▸ GOAL:
Restate the whole listing exactly.
════════════════
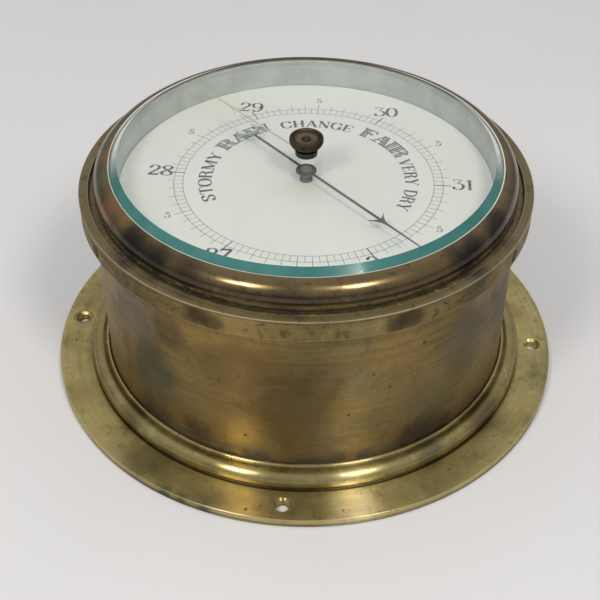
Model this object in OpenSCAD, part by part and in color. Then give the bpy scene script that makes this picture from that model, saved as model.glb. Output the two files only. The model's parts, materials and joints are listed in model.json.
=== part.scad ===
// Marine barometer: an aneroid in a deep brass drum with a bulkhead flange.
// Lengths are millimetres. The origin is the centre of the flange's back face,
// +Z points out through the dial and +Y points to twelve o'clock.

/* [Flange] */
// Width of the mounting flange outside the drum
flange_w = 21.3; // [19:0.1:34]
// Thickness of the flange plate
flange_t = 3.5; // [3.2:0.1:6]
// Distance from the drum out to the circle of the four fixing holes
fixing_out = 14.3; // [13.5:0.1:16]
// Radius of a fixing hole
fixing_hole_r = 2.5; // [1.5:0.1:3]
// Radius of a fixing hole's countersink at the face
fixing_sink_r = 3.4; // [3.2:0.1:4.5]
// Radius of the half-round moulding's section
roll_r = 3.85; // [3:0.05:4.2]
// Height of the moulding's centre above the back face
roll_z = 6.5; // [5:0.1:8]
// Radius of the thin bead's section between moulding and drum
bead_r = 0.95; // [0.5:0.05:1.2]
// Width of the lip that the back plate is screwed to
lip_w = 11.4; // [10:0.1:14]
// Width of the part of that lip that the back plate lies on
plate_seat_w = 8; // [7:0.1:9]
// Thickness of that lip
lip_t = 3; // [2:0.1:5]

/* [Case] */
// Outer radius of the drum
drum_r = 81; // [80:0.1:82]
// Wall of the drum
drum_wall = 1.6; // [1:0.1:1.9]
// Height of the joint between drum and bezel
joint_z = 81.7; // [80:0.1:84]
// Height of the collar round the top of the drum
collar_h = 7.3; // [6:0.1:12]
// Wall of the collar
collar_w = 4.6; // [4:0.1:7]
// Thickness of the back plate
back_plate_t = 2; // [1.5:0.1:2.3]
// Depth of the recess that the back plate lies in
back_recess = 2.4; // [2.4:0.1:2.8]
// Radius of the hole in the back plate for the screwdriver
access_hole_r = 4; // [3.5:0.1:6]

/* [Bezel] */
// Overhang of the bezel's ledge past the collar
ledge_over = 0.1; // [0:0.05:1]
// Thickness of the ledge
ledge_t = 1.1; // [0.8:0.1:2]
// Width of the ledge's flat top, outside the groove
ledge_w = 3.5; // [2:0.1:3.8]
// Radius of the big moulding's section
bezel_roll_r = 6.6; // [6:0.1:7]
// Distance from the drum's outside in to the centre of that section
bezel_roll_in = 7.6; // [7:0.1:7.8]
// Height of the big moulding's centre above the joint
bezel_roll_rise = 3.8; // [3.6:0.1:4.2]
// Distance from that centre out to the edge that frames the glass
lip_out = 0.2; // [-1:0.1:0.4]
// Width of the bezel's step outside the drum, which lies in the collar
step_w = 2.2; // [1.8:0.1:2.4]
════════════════
▸ THE RESULT:
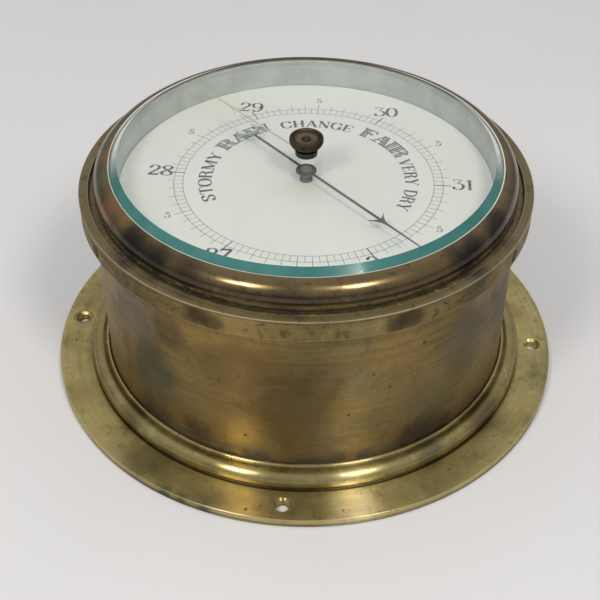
Model this object in OpenSCAD, part by part and in color. Then give the bpy scene script that makes this picture from that model, saved as model.glb. Output the two files only. The model's parts, materials and joints are listed in model.json.
=== part.scad ===
// Marine barometer: an aneroid in a deep brass drum with a bulkhead flange.
// Lengths are millimetres. The origin is the centre of the flange's back face,
// +Z points out through the dial and +Y points to twelve o'clock.

/* [Flange] */
// Width of the mounting flange outside the drum
flange_w = 21.3; // [19:0.1:34]
// Thickness of the flange plate
flange_t = 3.5; // [3.2:0.1:6]
// Distance from the drum out to the circle of the four fixing holes
fixing_out = 14.3; // [13.5:0.1:16]
// Radius of a fixing hole
fixing_hole_r = 2.5; // [1.5:0.1:3]
// Radius of a fixing hole's countersink at the face
fixing_sink_r = 3.4; // [3.2:0.1:4.5]
// Radius of the half-round moulding's section
roll_r = 3.85; // [3:0.05:4.2]
// Height of the moulding's centre above the back face
roll_z = 6.5; // [5:0.1:8]
// Radius of the thin bead's section between moulding and drum
bead_r = 0.95; // [0.5:0.05:1.2]
// Width of the lip that the back plate is screwed to
lip_w = 11.4; // [10:0.1:14]
// Width of the part of that lip that the back plate lies on
plate_seat_w = 8; // [7:0.1:9]
// Thickness of that lip
lip_t = 3; // [2:0.1:5]

/* [Case] */
// Outer radius of the drum
drum_r = 81; // [80:0.1:82]
// Wall of the drum
drum_wall = 1.6; // [1:0.1:1.9]
// Height of the joint between drum and bezel
joint_z = 81.7; // [80:0.1:84]
// Height of the collar round the top of the drum
collar_h = 7.3; // [6:0.1:12]
// Wall of the collar
collar_w = 4.6; // [4:0.1:7]
// Thickness of the back plate
back_plate_t = 2; // [1.5:0.1:2.3]
// Depth of the recess that the back plate lies in
back_recess = 2.4; // [2.4:0.1:2.8]
// Radius of the hole in the back plate for the screwdriver
access_hole_r = 4; // [3.5:0.1:6]

/* [Bezel] */
// Overhang of the bezel's ledge past the collar
ledge_over = 0.1; // [0:0.05:1]
// Thickness of the ledge
ledge_t = 1.1; // [0.8:0.1:2]
// Width of the ledge's flat top, outside the groove
ledge_w = 3.5; // [2:0.1:3.8]
// Radius of the big moulding's section
bezel_roll_r = 6.6; // [6:0.1:7]
// Distance from the drum's outside in to the centre of that section
bezel_roll_in = 7.6; // [7:0.1:7.8]
// Height of the big moulding's centre above the joint
bezel_roll_rise = 3.8; // [3.6:0.1:4.2]
// Distance from that centre out to the edge that frames the glass
lip_out = 0.2; // [-1:0.1:0.4]
// Width of the bezel's step outside the drum, which lies in the collar
step_w = 2.2; // [1.8:0.1:2.4]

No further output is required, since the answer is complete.